Hasil hasil audit kerugian negara dibutuhkan penyidik Kejati Maluku untuk menetapkan tersangka.

“BPKP sudah mengaudit dugaan kasus korupsi lahan PLTG Namlea, dan tahap finalisasi,”  kata Affandi, Koordinator Pengawasan Bidang Investigasi BPKP Perwakilan Ma­luku kepada Siwalima di ruang kerjanya, Kamis, (27/2).

Hasil audit, kata Affandi, harus ditandatangani oleh Kepala BPKP Maluku, setelah itu baru diserahkan ke penyidik Kejati Maluku.  “Fina­lisasi laporan, kalau sudah ditanda­tangani oleh pimpinan,” ujarnya.

Status hukum kasus ini dinaikan ke tahap penyidikan sejak akhir Juni 2019, setelah dalam penyelidikan, penyidik Kejati Maluku menemukan bukti­bukti kuat adanya perbuatan melawan hukum yang merugikan negara.

Baca Juga: Bisnis Sabu Lewat J&T, Rellis Terancam 12 Tahun Penjara

Lahan seluas 48.645, 50 hektar itu, dibeli oleh PT PLN Wilayah Maluku dan Maluku Utara dari pengusaha Ferry Tanaya untuk pembangunan PLTG 10 megawatt.

Sesuai NJOP, lahan milik Ferry Tanaya itu hanya sebesar Rp 36.000 per meter2. Namun jaksa mene­mukan bukti, dugaan kongkalikong dengan pihak PLN Wilayah Maluku dan Maluku Utara yang saat itu dipimpin Didik Sumardi, sehingga harganya dimark up menjadi Rp 131.600 meter2.
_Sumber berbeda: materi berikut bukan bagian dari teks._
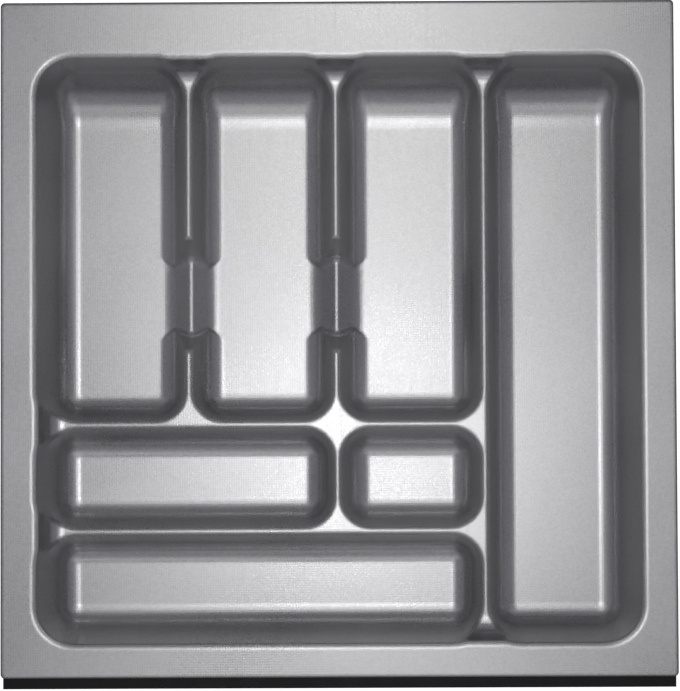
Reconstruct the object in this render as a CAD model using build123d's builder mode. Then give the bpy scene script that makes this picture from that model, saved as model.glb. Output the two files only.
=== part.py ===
from build123d import *
import os
from math import asin, cos, radians, sin, sqrt, tan

os.makedirs("parts", exist_ok=True)

# Overall size of the formed sheet
tray_width = 473.0
tray_depth = 474.0
tray_height = 50.0
sheet = 1.5
rim_corner = 3.0
draft = 16.0

# Widths of the flat rim round the pockets
side_rim = 24.4
rear_rim = 38.4
front_rim = 23.2

# Dividers: height of their ridges, width of a ridge and the easing of every crest
ridge_height = 32.5
ridge_width = 5.4
crest_chamfer = 1.7
rim_chamfer = 0.9

# Pocket bases
floor_corner = 12.5
floor_blend = 14.6
rear_scoop = 40.0
saddle_blend = 15.0

# Divider lines, measured from the middle of the tray
column_lines = (-106.2, -1.5, 103.4)
short_line = -1.0
upper_row_line = -59.8
lower_row_line = -135.4

# Rim bump where a divider runs into it
bump_depth = 1.5

# Finger notches in the first two dividers
notch_middle = 32.6
notch_half = 27.4
notch_height = 10.5
notch_arc = 14.6
notch_crest = 2.2
notch_reach = 34.0
notch_draft = 30.0
notch_blend = 6.0
notch_tilt = 33.0
notch_flare = 7.0
notch_shoulder = 14.2

# Black strip along the front edge
strip_reach = 7.7
strip_inset = 1.5
strip_wall = 1.6
strip_flange = 16.0
strip_leg = 15.0
strip_round = 0.7
tape_thickness = 0.5
tape_width = 10.0
tape_inset = 12.0

# Overrun of every cutting body past the face it opens
overrun = 2.0

# How crests are told from other edges: turn in degrees, upward tilt and the probe's reach
crest_angle = 6.0
facing_up = 0.01
half_share = 0.5
steep_share = 0.85
probe_reach = 0.05

# Derived: slopes and levels
slope = tan(radians(draft))
skin = sheet / cos(radians(draft))
base_grow = sheet * (1 - sin(radians(draft))) / cos(radians(draft))
tray_middle = strip_reach / 2
half_ridge = ridge_width / 2
floor_level = sheet
open_left = -tray_width / 2 + side_rim
open_right = tray_width / 2 - side_rim
open_rear = tray_middle + tray_depth / 2 - rear_rim
open_front = tray_middle - tray_depth / 2 + front_rim
rim_run = (tray_height - floor_level) * slope
ridge_run = (ridge_height - floor_level) * slope
upper_row = tray_middle + upper_row_line
lower_row = tray_middle + lower_row_line
notch_centre = tray_middle + notch_middle
mouth_corner = floor_corner + rim_run

# Pocket floors as left, right, front and rear sides
from_ridge = half_ridge + ridge_run
column_a, column_b, column_c = column_lines
floor_rear = open_rear - rim_run
floor_front = open_front + rim_run
floor_left = open_left + rim_run
floor_right = open_right - rim_run
pocket_floors = [
    (floor_left, column_a - from_ridge, upper_row + from_ridge, floor_rear),
    (column_a + from_ridge, column_b - from_ridge, upper_row + from_ridge, floor_rear),
    (column_b + from_ridge, column_c - from_ridge, upper_row + from_ridge, floor_rear),
    (column_c + from_ridge, floor_right, floor_front, floor_rear),
    (floor_left, short_line - from_ridge, lower_row + from_ridge, upper_row - from_ridge),
    (short_line + from_ridge, column_c - from_ridge, lower_row + from_ridge, upper_row - from_ridge),
    (floor_left, column_c - from_ridge, floor_front, lower_row - from_ridge),
]
pocket_scoops = [rear_scoop, rear_scoop, rear_scoop, rear_scoop, 0, 0, 0]


# The wedge that a deep scoop leaves between a pocket's floor and its rear wall
def scoop_wedge(left, right, rear, base, radius):
    angle = radians(90 - draft)
    reach = radius * tan(angle / 2)
    wall_y = rear + reach * sin(radians(draft))
    wall_z = base + reach * cos(radians(draft))
    back_y = wall_y + radius
    low_z = base - overrun
    centre_y = rear - reach
    centre_z = base + radius
    middle_y = centre_y + radius * sin(angle / 2)
    middle_z = centre_z - radius * cos(angle / 2)
    with BuildPart() as body:
        with BuildSketch(Plane.YZ.offset(left)):
            with BuildLine():
                ThreePointArc((centre_y, base), (middle_y, middle_z), (wall_y, wall_z))
                Polyline((wall_y, wall_z), (back_y, wall_z), (back_y, low_z), (centre_y, low_z), (centre_y, base))
            make_face()
        extrude(amount=right - left)
    return body.part


# The lower edges of a hollow, which the mould rounds: those below a level and not up a corner
def lower_edges(body, level):
    return [edge for edge in body.edges()
            if edge.bounding_box().max.Z < level and abs(edge.tangent_at(half_share).Z) < steep_share]


# A pocket's hollow: it widens from its base, with conical corners, a scooped rear and a rolled base
def pocket_hollow(left, right, front, rear, base, top, scoop):
    with BuildPart() as body:
        with BuildSketch(Plane.XY.offset(base)):
            with Locations(((left + right) / 2, (front + rear) / 2)):
                RectangleRounded(right - left, rear - front, floor_corner)
        extrude(amount=top - base, taper=-draft)
        if scoop:
            add(scoop_wedge(left - rim_run, right + rim_run, rear, base, scoop), mode=Mode.SUBTRACT)
        fillet(lower_edges(body, top - overrun), radius=floor_blend)
    return body.part


# The outside of a pocket's cup, one sheet larger all round, with a bevel that hugs the rolled base
def pocket_cup(left, right, front, rear, base, top, scoop):
    turn = radians(90 - draft) / 2
    bevel = (floor_blend + sheet) * (1 / cos(turn) - 1) / sin(turn)
    with BuildPart() as body:
        with BuildSketch(Plane.XY.offset(base)):
            with Locations(((left + right) / 2, (front + rear) / 2)):
                RectangleRounded(right - left + 2 * base_grow, rear - front + 2 * base_grow,
                                 floor_corner + base_grow)
        extrude(amount=top - base, taper=-draft)
        chamfer(body.edges().group_by(Axis.Z)[0], length=bevel)
        if scoop:
            add(scoop_wedge(left - rim_run, right + rim_run, rear + base_grow, base, scoop + sheet),
                mode=Mode.SUBTRACT)
    return body.part


# The shared mouth above the ridges, a little inside the pocket walls, with a rolled base edge
def mouth(bottom, top, grow, blend):
    spread = grow - bump_depth + (bottom - tray_height) * slope
    wide = open_right - open_left + 2 * spread
    deep = open_rear - open_front + 2 * spread
    with BuildPart() as body:
        with BuildSketch(Plane.XY.offset(bottom)):
            with Locations(((open_left + open_right) / 2, (open_rear + open_front) / 2)):
                RectangleRounded(wide, deep, mouth_corner + spread)
        extrude(amount=top - bottom, taper=-draft)
        fillet(body.edges().group_by(Axis.Z)[0], radius=blend)
    return body.part


# A finger notch's hollow on one divider: flanks that run down from its crest and roll out onto the
# floors, sloped ends with a rolled foot, and shoulders that flare where the flanks end
def notch_tub(line_x, top, thick, grow):
    base = floor_level - thick
    crest = notch_height - thick
    arc = notch_arc + thick
    tilt = radians(notch_tilt)
    hub_z = floor_level + notch_arc
    flank_rise = notch_height - floor_level - notch_arc * (1 - cos(tilt))
    hub_x = notch_crest / 2 + flank_rise / tan(tilt) + notch_arc * sin(tilt)
    crest_x = notch_crest / 2 - thick * (1 / cos(tilt) - 1) / tan(tilt)
    foot_x = hub_x - arc * sin(tilt)
    foot_z = hub_z - arc * cos(tilt)
    bend_x = hub_x - arc * sin(tilt / 2)
    bend_z = hub_z - arc * cos(tilt / 2)
    end_slope = tan(radians(notch_draft))
    base_half = notch_half + grow - (notch_height - base) * end_slope
    long_half = base_half + (top - base) * end_slope + notch_flare
    side_plane = Plane(origin=(line_x, notch_centre + long_half, 0), x_dir=(1, 0, 0), z_dir=(0, -1, 0))
    with BuildSketch(side_plane) as profile:
        with BuildLine():
            Line((-notch_reach, base), (-hub_x, base))
            ThreePointArc((-hub_x, base), (-bend_x, bend_z), (-foot_x, foot_z))
            Polyline((-foot_x, foot_z), (-crest_x, crest), (crest_x, crest), (foot_x, foot_z))
            ThreePointArc((foot_x, foot_z), (bend_x, bend_z), (hub_x, base))
            Polyline((hub_x, base), (notch_reach, base), (notch_reach, top),
                     (-notch_reach, top), (-notch_reach, base))
        make_face()
    corner_x = notch_shoulder - grow * (sqrt(2) - 1)
    inner = corner_x - notch_flare * half_share
    outer = corner_x + notch_flare
    near = base_half - notch_flare * half_share
    far = base_half + notch_flare
    with BuildPart() as body:
        extrude(profile.sketch, amount=2 * long_half, dir=(0, -1, 0))
        with BuildSketch(Plane.XY.offset(base)):
            with Locations((line_x, notch_centre)):
                Rectangle(2 * (notch_reach + top), 2 * base_half)
        extrude(amount=top - base, taper=-notch_draft, mode=Mode.INTERSECT)
        if not thick:
            ends = [edge for edge in lower_edges(body, top - overrun)
                    if abs(edge.position_at(half_share).Y - notch_centre) > notch_half * half_share]
            fillet(ends, radius=notch_blend)
    with BuildPart() as flares:
        extrude(profile.sketch, amount=2 * long_half, dir=(0, -1, 0))
        with BuildSketch(Plane.XY.offset(base)):
            with BuildLine():
                Polyline((line_x + inner, notch_centre - near), (line_x + outer, notch_centre - far),
                         (line_x + notch_reach + top, notch_centre - far),
                         (line_x + notch_reach + top, notch_centre + far),
                         (line_x + outer, notch_centre + far), (line_x + inner, notch_centre + near),
                         close=True)
            make_face()
        extrude(amount=top - base, taper=-notch_draft, mode=Mode.INTERSECT)
    with BuildPart() as cut:
        add(body.part)
        add(flares.part)
        add(flares.part.mirror(Plane.YZ.offset(line_x)))
    return cut.part


# The hollows of the tray, or with one sheet of growth the outside of its cups
def tray_solids(make_pocket, base, top, thick, grow):
    solids = []
    for (left, right, front, rear), scoop in zip(pocket_floors, pocket_scoops):
        solids.append(make_pocket(left, right, front, rear, base, top, scoop))
    for line_x in (column_a, column_b):
        solids.append(notch_tub(line_x, top, thick, grow))
    solids.append(mouth(ridge_height - thick, top, grow, saddle_blend + thick))
    return solids


# The crests from the ridges up: sharp outward corners between two faces that look upwards
def crests(body):
    owners = {}
    for face in body.faces():
        for edge in face.edges():
            owners.setdefault(edge, []).append(face)
    found = []
    for edge, faces in owners.items():
        if len(faces) != 2:
            continue
        middle = edge.position_at(half_share)
        first, second = (face.normal_at(middle) for face in faces)
        if min(first.Z, second.Z) < facing_up or first.get_angle(second) < crest_angle:
            continue
        probe = middle + (first - second) * probe_reach
        if middle.Z > ridge_height - probe_reach and not body.is_inside(probe):
            found.append(edge)
    return found


# The rim's inner edges, which the crest chamfer leaves on the rim's top
def rim_edges(body):
    found = []
    for edge in body.edges():
        middle = edge.position_at(half_share)
        inside = open_left - side_rim / 2 < middle.X < open_right + side_rim / 2
        if inside and open_front - front_rim / 2 < middle.Y < open_rear + rear_rim / 2:
            if edge.bounding_box().min.Z > tray_height - probe_reach:
                found.append(edge)
    return found


# The formed sheet: rim plate and cups, hollowed by the pockets, the notches and the mouth
cups = tray_solids(pocket_cup, 0, tray_height, sheet, skin)
hollows = tray_solids(pocket_hollow, floor_level, tray_height + overrun, 0, 0)
with BuildPart() as tray_shell:
    with BuildSketch(Plane.XY.offset(tray_height - sheet)):
        with Locations((0, tray_middle)):
            RectangleRounded(tray_width, tray_depth, rim_corner)
    extrude(amount=sheet)
    for cup in cups:
        add(cup)
    for hollow in hollows:
        add(hollow, mode=Mode.SUBTRACT)
    chamfer(crests(tray_shell.part.solid()), length=crest_chamfer)
    chamfer(rim_edges(tray_shell.part), length=rim_chamfer)
tray_shell.part.label = "tray_shell"
export_step(tray_shell.part, "parts/tray_shell.step")

# The black strip: a flange under the front rim and a leg that hangs ahead of it
strip_length = tray_width - 2 * strip_inset
rim_front = tray_middle - tray_depth / 2
strip_front = rim_front - strip_reach
strip_top = tray_height - sheet - tape_thickness
strip_back = rim_front + strip_flange
with BuildPart() as front_strip:
    with BuildSketch(Plane.YZ.offset(-strip_length / 2)):
        with BuildLine():
            Polyline((strip_back, strip_top), (strip_back, strip_top - strip_wall),
                     (strip_front + strip_wall, strip_top - strip_wall),
                     (strip_front + strip_wall, strip_top - strip_leg),
                     (strip_front, strip_top - strip_leg),
                     (strip_front, strip_top), (strip_back, strip_top))
        make_face()
    extrude(amount=strip_length)
    fillet(front_strip.edges().filter_by(Axis.X), radius=strip_round)
front_strip.part.label = "front_strip"
export_step(front_strip.part, "parts/front_strip.step")

# The double-sided tape between the strip's flange and the underside of the rim
with BuildPart() as strip_tape:
    with BuildSketch(Plane.XY.offset(strip_top)):
        with Locations((0, rim_front + strip_flange / 2)):
            Rectangle(strip_length - 2 * tape_inset, tape_width)
    extrude(amount=tape_thickness)
strip_tape.part.label = "strip_tape"
export_step(strip_tape.part, "parts/strip_tape.step")
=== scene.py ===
# %% [markdown]
# # A cutlery tray, dressed for its photograph
#
# The real tray is one thin sheet of silver plastic. The sheet is warmed until it is limp, laid over
# a mould and drawn down by vacuum, so the rim, the seven pockets and the dividers are all one
# piece. A black strip is taped under the front of the rim. The solids of these pieces come ready
# made, so nothing is moved or resized here. This lesson gives them their finishes, lights them
# softly and sets up the camera.

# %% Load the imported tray
from math import pi, radians

import bpy
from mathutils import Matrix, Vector

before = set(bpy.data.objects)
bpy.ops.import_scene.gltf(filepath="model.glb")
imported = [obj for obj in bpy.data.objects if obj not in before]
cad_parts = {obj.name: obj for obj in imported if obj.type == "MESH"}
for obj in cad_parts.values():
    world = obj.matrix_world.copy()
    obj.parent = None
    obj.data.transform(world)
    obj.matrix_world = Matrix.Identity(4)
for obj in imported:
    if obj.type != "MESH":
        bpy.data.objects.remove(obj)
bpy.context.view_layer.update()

# %% [markdown]
# ## A workshop for finishes
#
# Every finish below is a small tree of nodes that ends in Blender's Principled shader. Four
# helpers keep the recipes short: one starts a finish, one places a node and wires its inputs, one
# turns a real pitch in metres into the scale that a wave texture wants, and one spreads a value
# over a new range. The textures read object coordinates, which are metres here, so a grain of one
# millimetre is really that fine.

# %% Start a finish
def start_finish(name):
    finish = bpy.data.materials.new(name)
    finish.use_nodes = True
    tree = finish.node_tree
    return finish, tree, tree.nodes["Principled BSDF"]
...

“Jika transaksi antara Ferry Tanaya dan PT PLN didasarkan pada NJOP, nilai lahan yang harus dibayar PLN hanya sebesar Rp.1.751.238. 000. Namun NJOP diabaikan,” kata sumber di Kejati Maluku.

PLN menggelontorkan Rp.6.401. 813.600 sesuai kesepakatan dengan Ferry Tanaya, sehingga diduga ne­gara dirugikan sebesar Rp 4. 650. 575.600. Namun pihak PT PLN Unit Induk Pembangunan (UIP) Maluku mengatakan, tidak ada masalah da­lam pembelian lahan pem­bangunan PLTG di Namlea.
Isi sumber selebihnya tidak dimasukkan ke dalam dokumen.